Henrekin works on a STV®CNC plasma cutting table with a 5 foot X 10 foot cutting area and water pan. The water pan holds 110 gallons of water to catch the metal slag, sparks and significantly reduces the dust. He can cut up to a half an inch of steel efficiently and provide a high quality product. As long as the project can fit through a standard garage door, he can build it.
Henrekin does all his own design work on InkScape, the creative part of metal fabrication he enjoys most.
"Like my old boss Jeremiah told me, 'I can teach a monkey how to weld, it is the creative fabrication that takes time for people to learn,'" Henrekin said.
Henrekin then brings the design into My Plasma CNC to cut out the project on the table. He invested a lot of time experimenting and watching YouTube videos when he first purchased the equipment.
"I just wanted to be able to use that to its maximum potential," Henrekin said. "It is a pretty user friendly situation."
Being a one-man shop, Henrekin works with his customers to customize their project and does most of the work in-house. Once the project is complete, he encourages his customers to powder coat their project, especially if it will be outdoors.
"I try to avoid painting as much as a can because I'm a welder not a painter," Henrekin said. "I don't have the room or the ventilation to do it."
Peak Fabrication will be at the Cabin Fever Market Feb. 11 and Feb. 12 at the Kalispell Fair Grounds and looks forward to participating in the Seeley Lake Market this summer. Peak Fabrication can be found on Instagram @peakfabrication and will have a website soon. To set up an appointment call 406-210-1884 or email firstname.lastname@example.org.
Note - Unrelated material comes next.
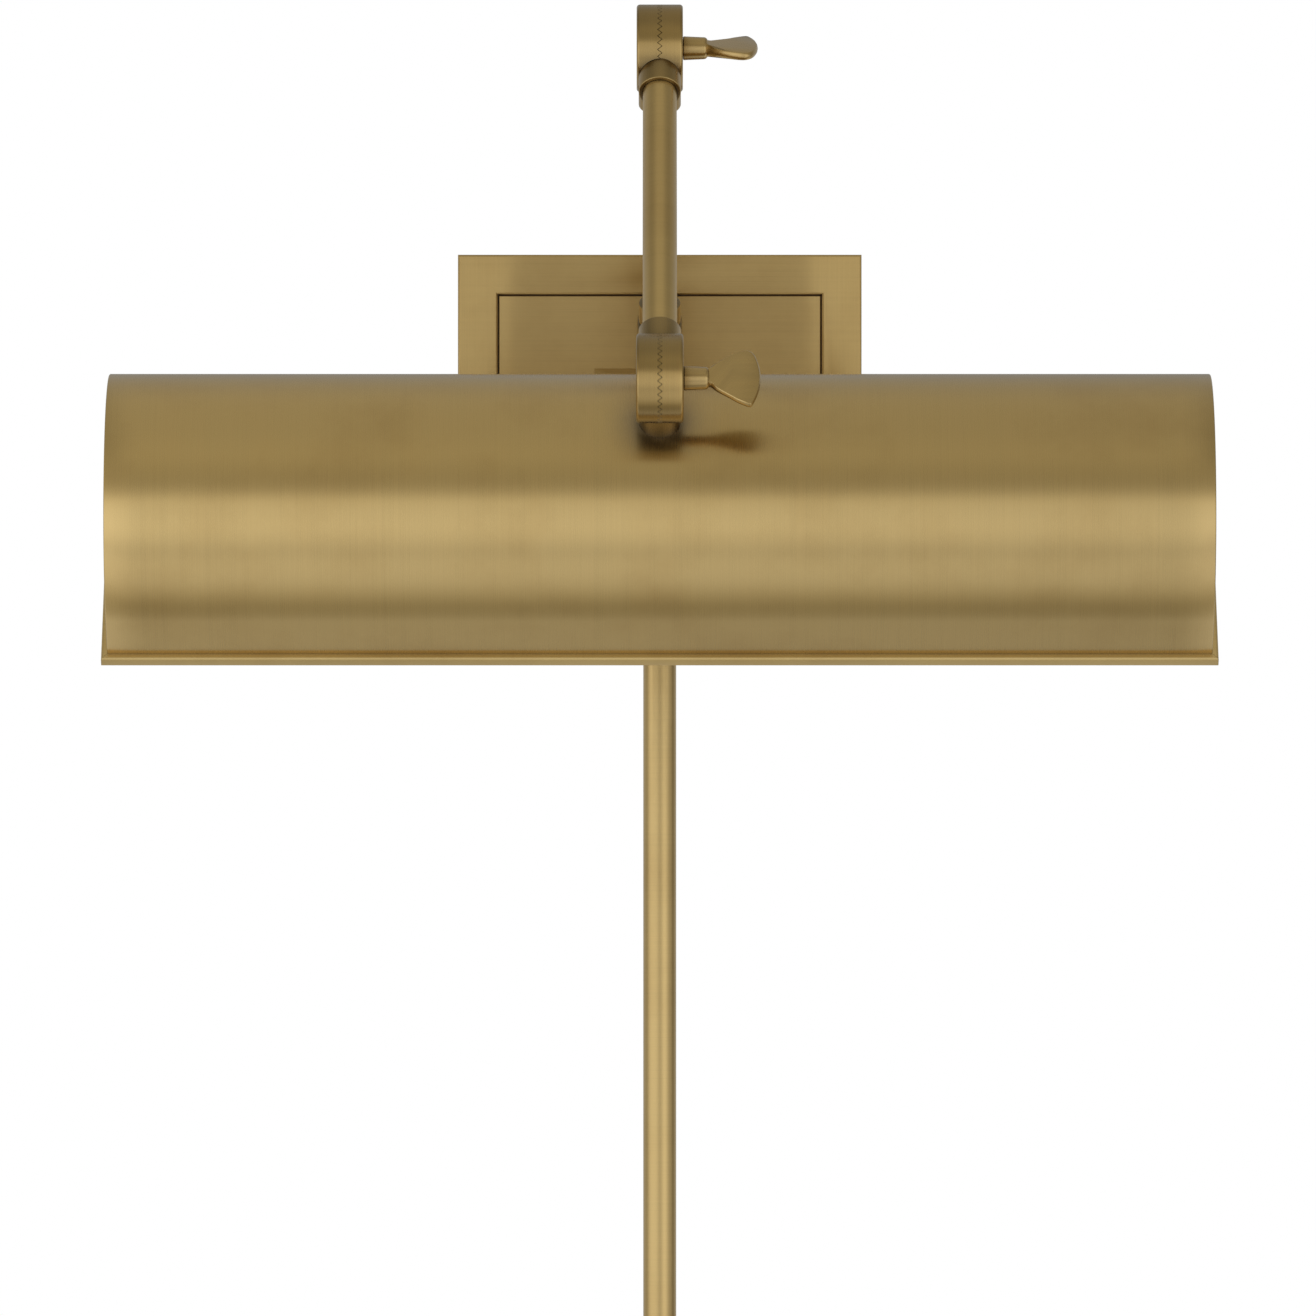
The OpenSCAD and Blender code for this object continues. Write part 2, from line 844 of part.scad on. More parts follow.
backplate_cover();
mounting_bracket();
cover_screws();
arm_block();
block_screws();
wall_knuckle();
wall_clamp_screw();
ground_screw();
wire_connectors();
plate_leads();
cord_cover_tube();
cord_cover_nipple();
cord_cover_locknut();
cord_cover_bush();
back_arm_tube();
back_arm_lower_knuckle();
back_arm_upper_knuckle();
back_arm_leads();
front_arm_tube();
front_arm_upper_knuckle();
front_arm_lower_knuckle();
front_arm_leads();
elbow_wing_screw();
shade_wing_screw();
shade_shell();
shade_reflector();
end_cap(-1);  // end_cap_left
end_cap(1);  // end_cap_right
rim_frame();
shade_knuckle();
shade_nipple();
shade_saddle();
shade_locknut();
socket_bracket();
socket_screws();
socket_leads();
lamp_socket(-1);  // lamp_socket_left
lamp_socket(1);  // lamp_socket_right
socket_shell(-1);  // socket_shell_left
socket_shell(1);  // socket_shell_right
lamp_base(-1);  // lamp_base_left
lamp_base(1);  // lamp_base_right
lamp_glass(-1);  // lamp_glass_left
lamp_glass(1);  // lamp_glass_right
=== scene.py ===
"""Looks of an articulated picture light: camera, studio light, materials and detailed pieces.

Everything is in metres in the row frame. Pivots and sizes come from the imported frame.
"""

import json
import math

import bmesh
import bpy
from mathutils import Matrix, Vector


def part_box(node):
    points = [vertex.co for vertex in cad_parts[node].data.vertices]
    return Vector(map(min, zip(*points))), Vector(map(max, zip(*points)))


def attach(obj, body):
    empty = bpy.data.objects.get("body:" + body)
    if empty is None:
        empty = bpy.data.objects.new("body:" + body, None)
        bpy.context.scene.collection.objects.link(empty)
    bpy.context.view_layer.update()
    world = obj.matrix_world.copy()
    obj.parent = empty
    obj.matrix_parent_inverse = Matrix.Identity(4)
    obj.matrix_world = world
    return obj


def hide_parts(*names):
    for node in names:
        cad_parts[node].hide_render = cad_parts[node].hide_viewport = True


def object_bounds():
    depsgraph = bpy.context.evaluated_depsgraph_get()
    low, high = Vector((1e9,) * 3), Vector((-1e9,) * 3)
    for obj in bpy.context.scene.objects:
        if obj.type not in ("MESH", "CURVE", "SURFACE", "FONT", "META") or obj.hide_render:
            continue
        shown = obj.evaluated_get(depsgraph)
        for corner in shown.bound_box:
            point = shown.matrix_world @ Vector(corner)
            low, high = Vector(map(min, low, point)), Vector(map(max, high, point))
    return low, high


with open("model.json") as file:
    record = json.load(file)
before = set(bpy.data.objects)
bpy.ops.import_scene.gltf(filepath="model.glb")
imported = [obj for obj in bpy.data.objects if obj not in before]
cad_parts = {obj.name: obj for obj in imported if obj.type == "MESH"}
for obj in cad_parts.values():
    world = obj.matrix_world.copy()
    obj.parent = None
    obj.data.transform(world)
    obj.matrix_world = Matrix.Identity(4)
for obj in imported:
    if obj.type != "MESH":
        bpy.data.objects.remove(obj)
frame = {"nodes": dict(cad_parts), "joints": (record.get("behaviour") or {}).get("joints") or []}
cad_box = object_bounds()
scene = bpy.context.scene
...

"The best educational decision I made after high school was ditch the expensive four-year degree and I went and got a USEFUL, accomplishing two-year degree for a fraction of the cost," Henrekin said. "The majority of business owners [my age] that I know developed a practical skill, and then went out and made their business by applying those skills. Learn a trade, get a CDL, find a niche in an industry or do all three and run with it."